During my recent trip to Santa Marta, which was done solo, I was able to befriend my kind AirBNB host from Bogota, hang out with the locals at a bar, and practice my beginner Portuguese with a Brazilian woman from Rio de Janeiro. When you’re traveling alone, you really have to put yourself out there and be more social. That’s not easy for a lot of people but it’s important to try it at least once. If you have any kind of social anxiety or shyness, you’ll be able to overcome it more and more due to solo travels.

Traveling alone is something that you have to ease into over time. I think it’s wise to start with a day trip to a nearby city where you don’t know anyone and then eventually work your way up to visiting a new country by yourself for a few days or a week. Personally, the longest that I’ve traveled by myself for has been about two weeks. I’d like to eventually reach that level of a month or more on the road without anyone holding my hand. Traveling alone forces you out of your comfort zone and mentally challenges you. You have to navigate a new city and country, practice the language by yourself, and be able to handle flights, trains, and buses without the guidance of others.

While this is not easy and takes practice, you’ll feel more confident and sure of yourself as a result. The times where you could have been taking selfies with your friends or partying until the wee hours of the morning are instead focused on having a nice coffee by the river or taking your time in an art museum by going through the galleries at your own pace. Traveling solo is a good time to be selfish as you can set your schedule, your own destinations, and decide where you want to go and when you want to go. There’s nobody holding you back and that’s quite liberating. I often get a feeling of true freedom while traveling alone that’s not easily replicated.

Even if there was no one else physically with me, I have nice memories of my past solo travels. The moment when I woke up on my train to Krakow, Poland in the early morning to open my window to see fresh snow on the ground and the sun rising as we entered the train station. The feeling of pure relaxation as I enjoyed a nice mid-day cappuccino with a view of the Prague skyline in the Czech Republic, and the absolute quiet I felt as I sat on the beach in Parque Tayrona, Colombia and heard nothing but the soft, sea breeze and the waves splashing against my feet. These are the memories that I will cherish and never forget. That is why I enjoy the art of solo traveling.

The Ripple Effect

chocolates-forrest-gump-1814922-397-264
Which chocolate will you decide to choose?

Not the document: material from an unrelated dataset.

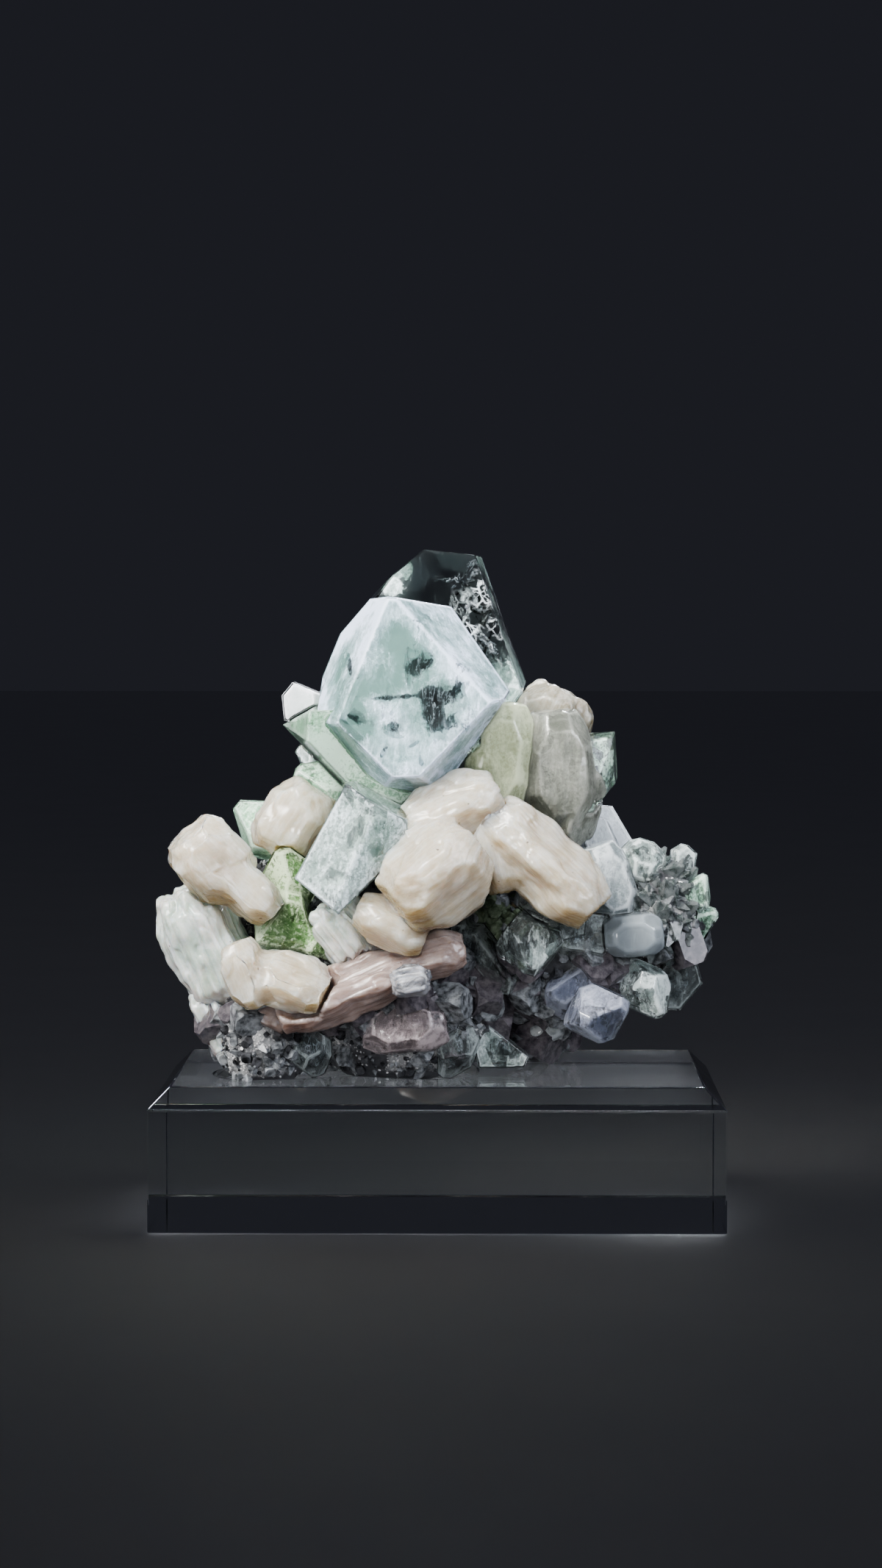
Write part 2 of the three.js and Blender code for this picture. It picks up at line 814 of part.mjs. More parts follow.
const basalt = {
  name: "basalt_matrix",
  finish: "basalt",
  forms: [
    lump([-37, -12, 39], [9.5, 13, 14]), // left foot
    lump([-9, -4, 44], [21, 17, 17.5]), // middle
    lump([24, 1, 54], [20, 13, 11]), // right
    lump([-5, 5, 71], [21, 17, 24]), // core
    lump([47, 1, 63.5], [9.5, 11, 11.5]), // far right
    lump([-32, 4, 60], [14, 12, 16]), // left
    lump([21, 6, 82], [13, 13, 17]), // upper right
    lump([22.3, 11, 40], [6.5, 7, 11]), // right foot
  ],
};

// ---------------------------------------------------------------- acrylic block

/** The pocket's outline, which follows the specimen's foot, drawn in by `inset`. */
function pocketOutline(inset) {
  const rim = [
    [-47.5, -6], [-46, -17], [-38, -19.5], [-28, -17.5], [-18, -14], [-8, -17.5], [0, -18.5], [6, -14.5],
    [8.4, -7], [5, 8], [-14, 12], [-36, 8],
  ].map(([x, y]) => new THREE.Vector3(x, y, 0));
  const middle = new THREE.Vector3(-20, -4, 0);
  rim.forEach((point) => point.addScaledVector(middle.clone().sub(point).normalize(), inset));
  const steps = 36;
  const curve = new THREE.CatmullRomCurve3(rim, true).getPoints(steps).slice(0, steps);
  return new THREE.Shape(curve.map(({ x, y }) => new THREE.Vector2(x, y)));
}

/** The block: a slab with a bevel round its top, and the pocket routed into it. */
function block(grow) {
  const { length, depth, height, bevel } = BLOCK;
  const corners = [];
  for (const [inset, z] of [[0, 0], [0, height - bevel], [bevel, height]]) {
    for (const [sx, sy] of [[1, 1], [1, -1], [-1, 1], [-1, -1]]) {
      const [halfX, halfY] = [length / 2 - inset + grow, depth / 2 - inset + grow];
      corners.push(new THREE.Vector3(sx * halfX, sy * halfY, z + grow));
    }
  }
  const deep = { depth: 2 * POCKET_DEPTH, bevelEnabled: false };
  const pocket = new THREE.ExtrudeGeometry(pocketOutline(2 * grow), deep);
  pocket.translate(0, 0, height - POCKET_DEPTH + grow);
  return solidOf(new ConvexGeometry(corners)).subtract(solidOf(pocket));
}

const acrylicBlock = { name: "acrylic_block", finish: "acrylic", forms: [block] };

// ---------------------------------------------------------------- assembly

const cluster = new THREE.Group();
const placed = []; // each piece so far, grown by the seam

/** Cuts a piece back from every piece before it and adds it to the cluster. */
function place({ name, finish: finishName, forms }) {
  let solid = joined(forms.map((form) => form(0)));
  for (const neighbour of placed) {
    if (near(solid, neighbour)) solid = solid.subtract(neighbour);
  }
  placed.push(joined(forms.map((form) => form(SEAM))));
  const mesh = new THREE.Mesh(geometryOf(largestBody(solid)), FINISHES[finishName]);
  mesh.name = name;
  cluster.add(mesh);
}

[acrylicBlock, basalt, ...crystals, ...sheaves, ...backCrystals].forEach(place);

export default cluster;
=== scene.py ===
"""Apophyllite and stilbite on drusy basalt, standing in a clear acrylic block.

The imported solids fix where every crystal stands. This script gives each one its real surface: bevelled
glassy apophyllite with milky growth zones and healed fractures sealed inside, layered stilbite sheaves,
rounded translucent columns, broken basalt under a crust of small crystals, and the flame-polished block.
"""

from __future__ import annotations

import logging
import math
from dataclasses import dataclass
from enum import Enum
from functools import partial
from typing import Any, Callable

import bmesh
import bpy
import numpy as np
from mathutils import Euler, Matrix, Vector
from mathutils.bvhtree import BVHTree
from mathutils.kdtree import KDTree


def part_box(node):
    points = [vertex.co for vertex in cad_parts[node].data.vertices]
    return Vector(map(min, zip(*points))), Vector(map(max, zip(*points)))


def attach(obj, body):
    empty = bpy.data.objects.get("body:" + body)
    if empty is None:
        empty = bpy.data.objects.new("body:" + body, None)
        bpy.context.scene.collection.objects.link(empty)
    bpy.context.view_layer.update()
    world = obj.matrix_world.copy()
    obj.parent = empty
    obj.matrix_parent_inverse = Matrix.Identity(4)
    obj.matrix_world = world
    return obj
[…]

Throughout the course of our lives, actions and events occur that we don’t see coming or have little control over. While these small events and actions seem unimportant at the time, their results continue to spread and manifest in changing things about yourself, and your path in life. This is known as the ‘Ripple Effect’, and is often overlooked by certain people who refuse to recognize that actions have consequences and what we say or do now has lasting effects on who we will become in the future.

The most famous example signifying the ‘Ripple Effect’ is when drops of water or other objects, fall into a larger pool of water causing ‘ripples’ to manifest themselves while affecting the initial state and changing its physical makeup. Similar in overall meaning to the ‘Ripple Effect’ is the ‘Butterfly Effect’ and also the ‘Domino Effect’ often cited in sociological terminology.

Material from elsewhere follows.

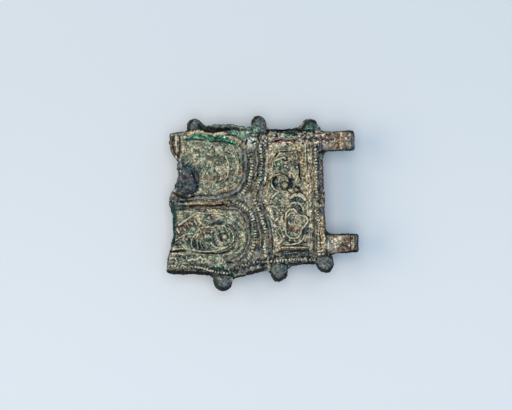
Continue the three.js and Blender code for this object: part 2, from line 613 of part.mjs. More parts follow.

The older you get, the more you realize that certain things in life are going to be outside your control. Some people refuse to recognize this fact and try to direct and manage everything in life to prevent any surprises, twists, or turns that will come your way. However, this approach is a recipe for disaster because it is a fact that we cannot control everything that happens to us and that it is pointless to try to do so.

I don’t want to turn this into a “Predestination v. Free Will” debate because that is too black and white for a world that has a lot of grey matter. If you had asked me about the concepts ‘Free Will’, ‘Destiny’, and ‘Fate’ when I was ten years younger, I would have said that I have complete control over my life and that my destiny is totally in my hands. At my current age and the older I get, I believe that it is a intertwining mix of destiny and your own will that sees you through both the highs and lows of life.

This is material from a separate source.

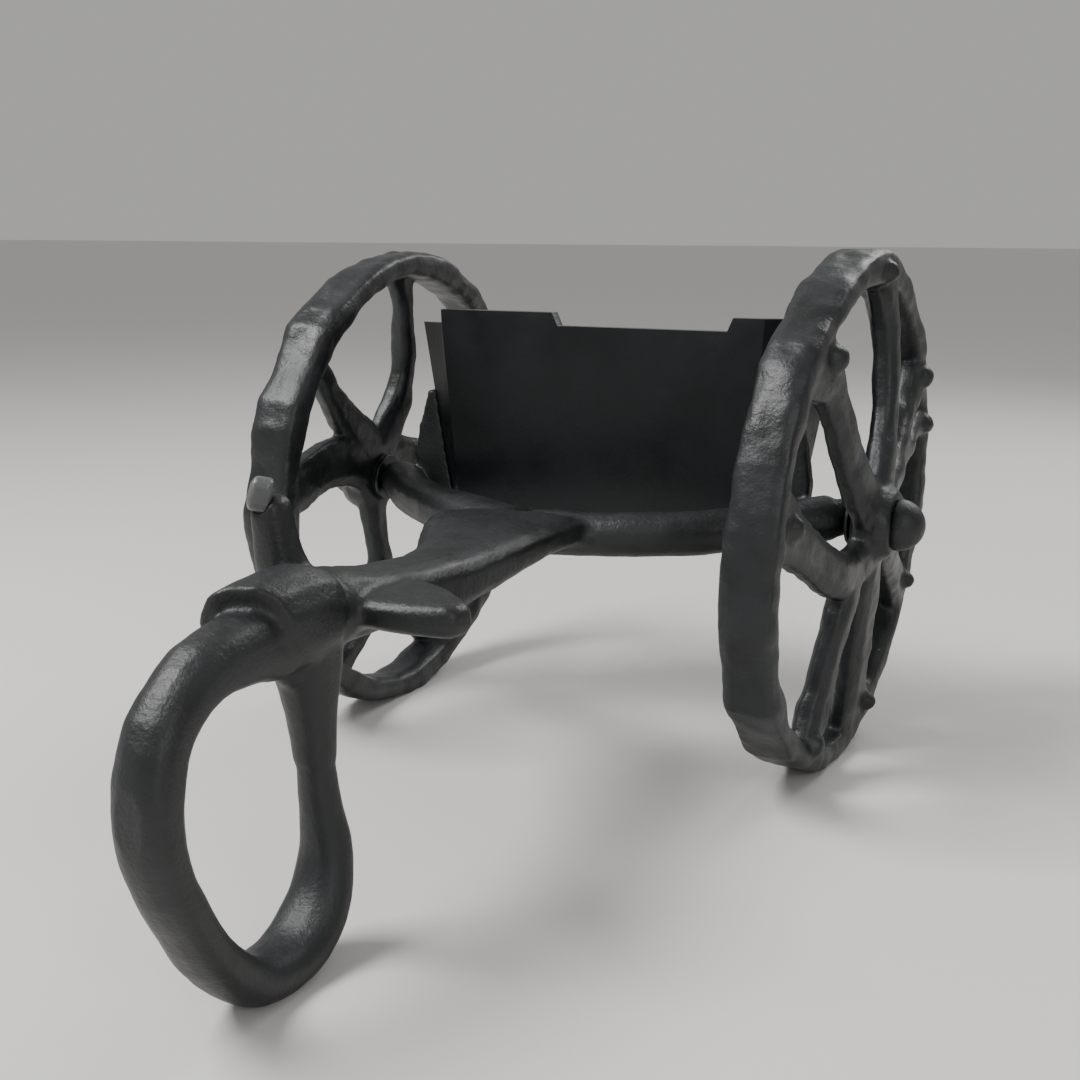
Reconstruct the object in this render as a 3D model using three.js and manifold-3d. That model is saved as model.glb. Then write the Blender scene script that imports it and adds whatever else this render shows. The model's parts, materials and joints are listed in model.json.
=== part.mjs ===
// A three-wheeled cart sculpture for a desk: two large free-turning spoked wheels, a hooded
// front loop in place of a front wheel, and an open tub for small steel things.
// Millimetres. X runs to the cart's right side, Y rearward and Z up.
// Every piece is placed from the ground point below the middle of the axle line, and the
// last lines move the whole cart so that its box is centred on the origin and stands on z = 0.
import * as THREE from 'three';
import { mergeVertices } from 'three/addons/utils/BufferGeometryUtils.js';
import Module from 'manifold-3d';

const wasm = await Module();
wasm.setup();

// ---------- driving dimensions ----------
const WHEEL_R = 75;            // outer radius of a rear wheel
const TRACK_HALF = 75;         // from the middle plane to each rim's middle
const RIM_WIDTH = 14;          // rim width along the axle
const RIM_DEPTH = 7.5;         // rim thickness, in to out
const RIM_STEPS = 56;
const SPOKE_DEPTH = 6.8;       // spoke thickness along the axle
const SPOKE_OUT_RIM = 3.4;     // how far the spokes' middle lies outboard of the rim's middle
const SPOKE_OUT_HUB = 11;      // the same at the hub: the wheel is dished outward
const HUB_R = 10.8;
const HUB_IN = 7;              // hub barrel, from this far outboard of the rim's middle
const HUB_OUT = 17;            // to this far
const BUSH_R = 5.4;
const BUSH_FLANGE_R = 7.2;
const FLANGE_T = 1.2;          // thickness of the bush's flange and of the washer
const SPINDLE_R = 3.4;
const SPINDLE_BACK = 2.2;       // how far the spindle shows inboard of its washer
const CAP_R = 7.5;            // domed cap over the end of each spindle
const RUN_GAP = 0.35;          // radial room of a turning fit
const GAP = 0.3;               // between two pieces that touch
const BAR_R = 6;               // round crossbar
const TUB_TOP = 132;           // rim height of the tub's raised ends
const TUB_NOTCH = 128;         // rim height in the front notch and on the chamfers
const TUB_BOTTOM = 68;
const TUB_WALL = 4.2;
const TUB_FLOOR = 4.8;
const MAGNET_R = 12.5;
const MAGNET_T = 3;
const COVER_T = 1.8;
const RIVET_R = 2.9;

// ---------- finishes ----------
const finish = (color, roughness, metalness) =>
  new THREE.MeshStandardMaterial({ color, roughness, metalness });
const CAST = finish(0x23262a, 0.55, 0.35);
const TUB_PAINT = finish(0x14191e, 0.38, 0.2);
const STEEL = finish(0x55585b, 0.4, 0.8);
const RUBBED = finish(0x6e7276, 0.5, 0.5);
const BLACKENED = finish(0x2a2b2d, 0.45, 0.7);
const NICKEL = finish(0x8c9093, 0.3, 0.9);

// ---------- solids ----------
const ACROSS = [1, 0, 0];
const BACK = [0, 1, 0];
const UP = [0, 0, 1];

// A geometry as a solid with its faces turned outward.
function solidOf(geometry) {
  const bare = geometry.index ? geometry.toNonIndexed() : geometry.clone();
  bare.deleteAttribute('normal');
  bare.deleteAttribute('uv');
  const merged = mergeVertices(bare, 1e-4);
  const build = (triVerts) => new wasm.Manifold(new wasm.Mesh({
    numProp: 3, vertProperties: new Float32Array(merged.attributes.position.array), triVerts,
  }));
  const triVerts = new Uint32Array(merged.index.array);
  const solid = build(triVerts);
  return solid.volume() > 0 ? solid : build(triVerts.reverse());
}

function geometryOf(solid) {
  const mesh = solid.getMesh();
  const geometry = new THREE.BufferGeometry();
  geometry.setAttribute('position', new THREE.BufferAttribute(mesh.vertProperties, 3));
  geometry.setIndex(new THREE.BufferAttribute(mesh.triVerts, 1));
  geometry.computeVertexNormals();
  return geometry;
}

const joined = (solids) => solids.reduce((sum, solid) => sum.add(solid));
const without = (solid, ...tools) => tools.reduce((rest, tool) => rest.subtract(tool), solid);
// The biggest single body of a cut solid: slivers that a cut leaves behind are dropped.
const largest = (solid) => solid.decompose().sort((a, b) => b.volume() - a.volume())[0];

function piece(parent, name, solid, material) {
  const mesh = new THREE.Mesh(geometryOf(solid), material);
  mesh.name = name;
  parent.add(mesh);
  return mesh;
}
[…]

From my own personal experiences, especially as I enter my mid-20’s, there have been many unexpected occurrences that have changed my life in different ways which would have been unimaginable to me in the past. I never would have thought that I would become an ESL teacher, move overseas and travel to different countries, and change my career path for the time being. There are cities that I have visited, cool experiences that I have had, and lessons that I have learned about life that would not have had happened had I stayed in the same town, kept my first job after college, and not gone out of my way to meet new people, make new friends.

It’s occurred to me now more than ever that we should not plan for everything in the future because the future is not up to us and life can throw unexpected curveballs when we least expect it. Instead of ‘cursing our fate’ and ‘falling into gloom and doom’ about the things we cannot control: (job security, natural disasters, deaths of family and friends), we should make an effort to change what we can control to benefit out lives: (relationships, where we live, and our physical and mental health.)

‘Free Will’ for human beings is limited as is ‘Pre-Destination.’ I would like to believe that I have some control over my life and the direction(s) it can take. However, I cannot change anything about my past and I am limited in what I can do about my future. Do not feel totally helpless about your future because you still have the power of decision-making, reasoning, and foresight, which can help you with your personal and professional goals.

It’s much easier to be angry at the world and to curse about the wrongs that have been committed against you but it won’t do much to make you feel better or to improve your future. Instead of feeling powerless, take charge and do your best with what you have now. Make every day a chance to improve yourself in some way so that your future will be a little bit brighter than before.

Never give up, and if challenges and set-backs come your way, meet them head-on and have the resolve to face them given your previous experiences in life. As was once said famously by the character, Forrest’s mother, in the critically acclaimed film, Forrest Gump, “Life is like a box of chocolates, Forrest, you never know what you’re going to get.” Even if you get a bad chocolate every now and then, there will still be plenty more to choose from.